» **What the task requires**
Work out how many lines of the listing hold the string "finishes". Answer with that number alone.

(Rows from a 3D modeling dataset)
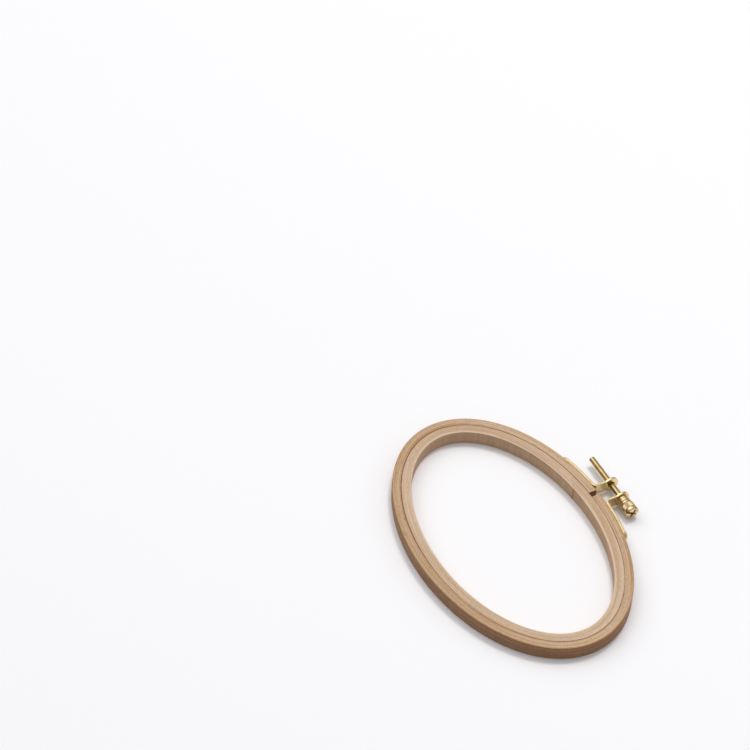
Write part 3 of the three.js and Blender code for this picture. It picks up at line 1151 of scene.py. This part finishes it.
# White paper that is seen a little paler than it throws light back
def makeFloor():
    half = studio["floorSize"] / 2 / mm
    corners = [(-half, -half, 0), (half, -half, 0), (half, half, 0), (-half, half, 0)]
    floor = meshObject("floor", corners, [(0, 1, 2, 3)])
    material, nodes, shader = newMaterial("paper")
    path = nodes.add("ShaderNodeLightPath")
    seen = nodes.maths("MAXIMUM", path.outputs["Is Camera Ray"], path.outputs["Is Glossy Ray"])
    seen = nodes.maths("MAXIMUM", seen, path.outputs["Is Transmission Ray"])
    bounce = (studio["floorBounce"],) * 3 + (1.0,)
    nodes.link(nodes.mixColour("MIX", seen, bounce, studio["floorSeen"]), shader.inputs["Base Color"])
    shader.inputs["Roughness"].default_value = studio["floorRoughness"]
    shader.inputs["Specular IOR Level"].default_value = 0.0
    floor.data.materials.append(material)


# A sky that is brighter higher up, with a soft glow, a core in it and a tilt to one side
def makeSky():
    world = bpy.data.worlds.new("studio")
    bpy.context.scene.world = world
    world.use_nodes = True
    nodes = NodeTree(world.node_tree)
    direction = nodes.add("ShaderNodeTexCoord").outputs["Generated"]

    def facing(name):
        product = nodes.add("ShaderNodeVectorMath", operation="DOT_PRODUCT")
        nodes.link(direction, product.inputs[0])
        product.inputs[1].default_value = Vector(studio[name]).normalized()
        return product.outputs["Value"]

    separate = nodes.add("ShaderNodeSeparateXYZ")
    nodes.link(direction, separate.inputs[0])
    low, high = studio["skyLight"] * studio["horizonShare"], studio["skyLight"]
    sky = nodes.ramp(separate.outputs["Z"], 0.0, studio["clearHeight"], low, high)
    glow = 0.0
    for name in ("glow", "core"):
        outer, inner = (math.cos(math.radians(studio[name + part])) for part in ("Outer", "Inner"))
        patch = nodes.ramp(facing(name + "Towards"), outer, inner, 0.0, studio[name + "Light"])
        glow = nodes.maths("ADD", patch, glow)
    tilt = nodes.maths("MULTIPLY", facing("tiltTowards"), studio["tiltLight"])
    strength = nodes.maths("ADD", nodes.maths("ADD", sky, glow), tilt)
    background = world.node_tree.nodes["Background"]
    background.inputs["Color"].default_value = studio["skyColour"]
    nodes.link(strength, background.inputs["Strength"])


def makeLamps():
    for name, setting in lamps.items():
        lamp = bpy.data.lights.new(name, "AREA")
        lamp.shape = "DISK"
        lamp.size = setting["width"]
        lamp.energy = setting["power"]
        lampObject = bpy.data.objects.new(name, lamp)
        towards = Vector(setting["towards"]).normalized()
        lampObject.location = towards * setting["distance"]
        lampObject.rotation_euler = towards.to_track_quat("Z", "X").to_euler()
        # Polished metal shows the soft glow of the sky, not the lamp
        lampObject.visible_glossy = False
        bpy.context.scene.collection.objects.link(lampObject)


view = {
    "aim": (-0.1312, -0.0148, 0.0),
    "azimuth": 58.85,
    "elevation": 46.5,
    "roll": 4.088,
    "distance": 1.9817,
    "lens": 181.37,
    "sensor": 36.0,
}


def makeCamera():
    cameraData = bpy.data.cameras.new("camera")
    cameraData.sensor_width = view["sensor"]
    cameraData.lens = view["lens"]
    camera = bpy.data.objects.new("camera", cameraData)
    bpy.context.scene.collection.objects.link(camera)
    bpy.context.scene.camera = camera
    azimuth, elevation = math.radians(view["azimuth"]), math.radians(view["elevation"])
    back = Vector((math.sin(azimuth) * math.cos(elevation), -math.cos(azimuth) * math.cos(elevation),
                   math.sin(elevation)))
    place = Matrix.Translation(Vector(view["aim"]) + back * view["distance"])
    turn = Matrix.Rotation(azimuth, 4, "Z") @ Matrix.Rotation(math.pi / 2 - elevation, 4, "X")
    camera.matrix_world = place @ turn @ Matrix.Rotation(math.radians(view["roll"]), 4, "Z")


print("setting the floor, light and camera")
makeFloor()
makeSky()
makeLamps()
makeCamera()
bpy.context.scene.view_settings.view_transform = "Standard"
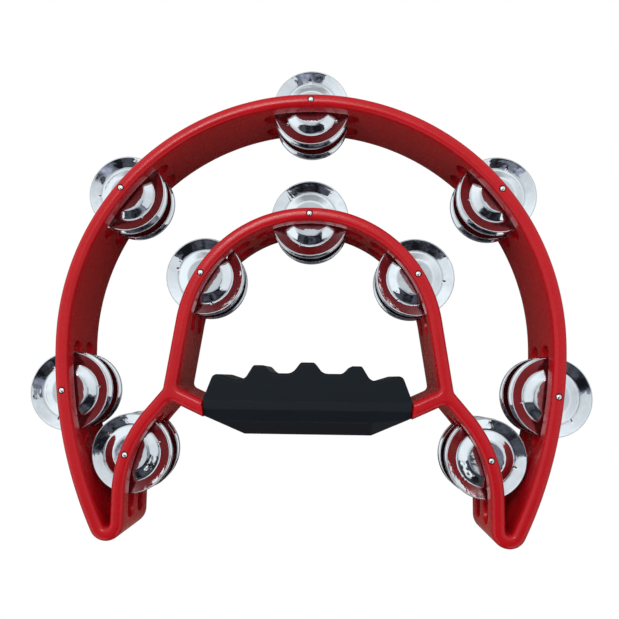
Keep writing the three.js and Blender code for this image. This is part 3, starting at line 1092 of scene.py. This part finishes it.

» **Full output**
2